SIMBAD references

We present structural measurements for the galaxies in the 0.05 < z < 0.0585 groups of the Zurich Environmental Study, aimed at establishing how galaxy properties depend on four environmental parameters: group halo mass (M_GROUP), group-centric distance (R/R₂₀₀), ranking into central or satellite, and large-scale structure density (δ_LSS). Global galaxy structure is quantified both parametrically and non-parametrically. We correct all these measurements for observational biases due to point-spread function blurring and surface brightness effects as a function of galaxy size, magnitude, steepness of light profile, and ellipticity. Structural parameters are derived also for bulges, disks, and bars. We use the galaxy bulge-to-total ratios (B/T) together with the calibrated non-parametric structural estimators to implement a quantitative morphological classification that maximizes purity in the resulting morphological samples.
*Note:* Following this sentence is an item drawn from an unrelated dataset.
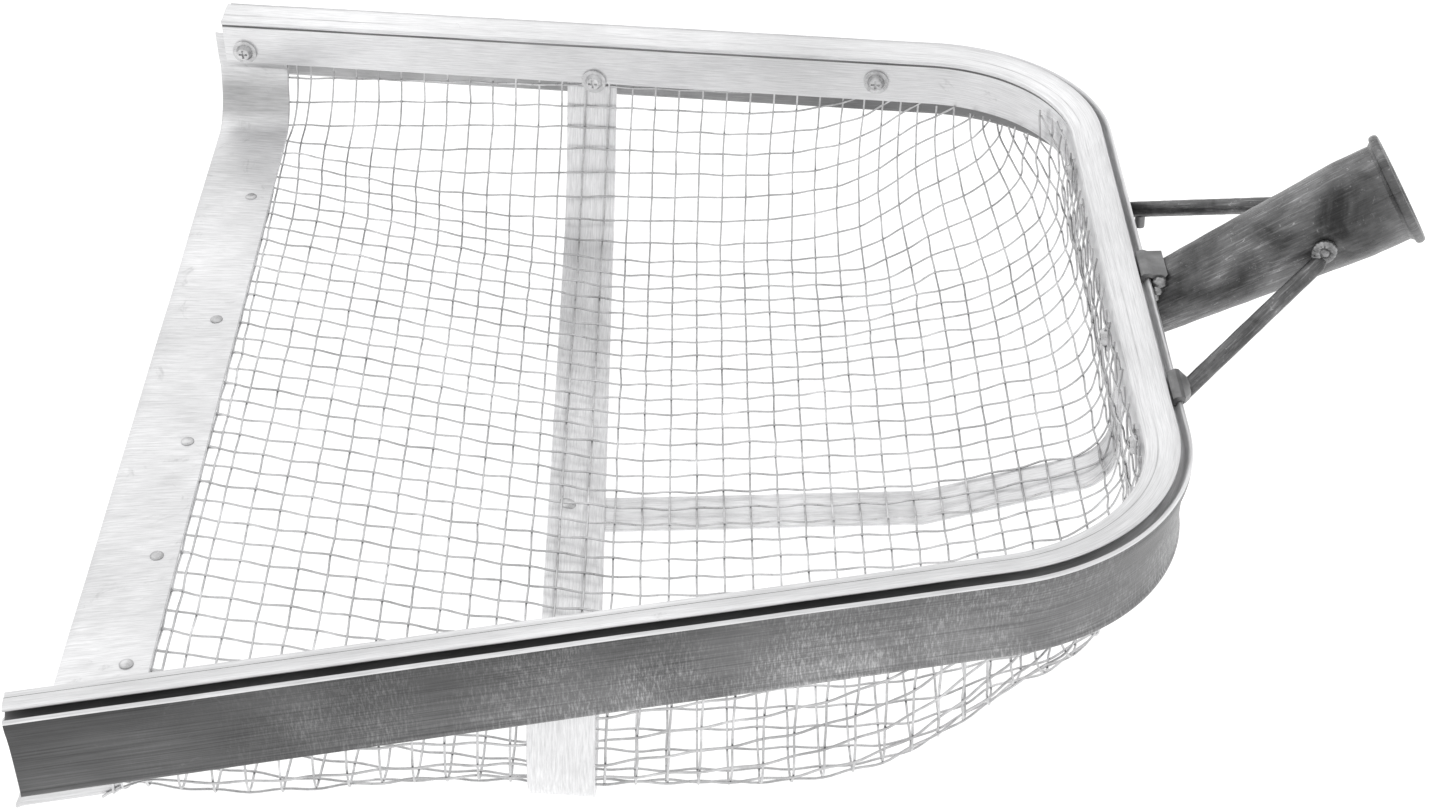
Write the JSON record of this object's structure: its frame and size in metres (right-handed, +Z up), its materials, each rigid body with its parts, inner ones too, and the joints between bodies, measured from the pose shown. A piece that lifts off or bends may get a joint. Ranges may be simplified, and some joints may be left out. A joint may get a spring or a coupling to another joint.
{
  "type": "leaf skimmer net",
  "caption": "Scoop-shaped leaf skimmer: woven wire basket in a bent metal rail with a flat front lip, support straps and a tapered handle socket held by two stays.",
  "frame": {"origin": "middle of the bottom of the whole net's box, on the surface it rests on", "axes": "+X from the front lip towards the handle socket, +Y across the net to its far side, +Z up"},
  "size_m": [0.4665, 0.4602, 0.1437],
  "materials": {
    "rail": "worn extruded aluminium, satin, fine scratches",
    "lip": "galvanised sheet, satin, faint stains",
    "wire": "galvanised woven wire",
    "strap": "smooth rolled strip, shiny",
    "dark_steel": "dark mill scale with scratches",
    "bracket": "dull grey plate",
    "weld": "glossy weld metal with scale",
    "fastener": "bright zinc"
  },
  "bodies": {
    "root": {"frame_rail": "rail", "front_lip": "lip", "mesh_basket": "wire", "cross_strap": "strap", "long_strap": "strap", "handle_socket": "dark_steel", "near_stay": "dark_steel", "far_stay": "dark_steel", "socket_tab": "bracket", "near_stay_foot": "bracket", "far_foot_stub": "bracket", "socket_weld": "weld", "near_foot_weld": "weld", "far_foot_weld": "weld", "near_stay_weld": "weld", "far_stay_weld": "weld", "near_rail_screws": "fastener", "far_rail_screws": "fastener", "back_bar_screws": "fastener", "near_rail_washers": "fastener", "far_rail_washers": "fastener", "back_bar_washers": "fastener", "lip_rivets": "fastener", "strap_rivet": "fastener"}
  },
  "joints": []
}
We investigate how the concentration C of satellite galaxies depends on galaxy mass for each Hubble type and on M_GROUP, R/R₂₀₀, and δ_LSS. At galaxy masses M ≥ 10¹⁰ M _☉, the concentration of disk satellites increases with increasing stellar mass separately within each morphological bin of B/T. The known increase in concentration with stellar mass for disk satellites is thus due, at least in part, to an increase in galaxy central stellar density at constant B/T. The correlation between concentration and galaxy stellar mass becomes progressively steeper for later morphological types. The concentration of disk satellites shows a barely significant dependence on δ_LSS or R/R₂₀₀. The strongest environmental effect is found with group mass for >10¹⁰ M_☉disk-dominated satellites, which are ∼10% more concentrated in high mass groups than in lower mass groups.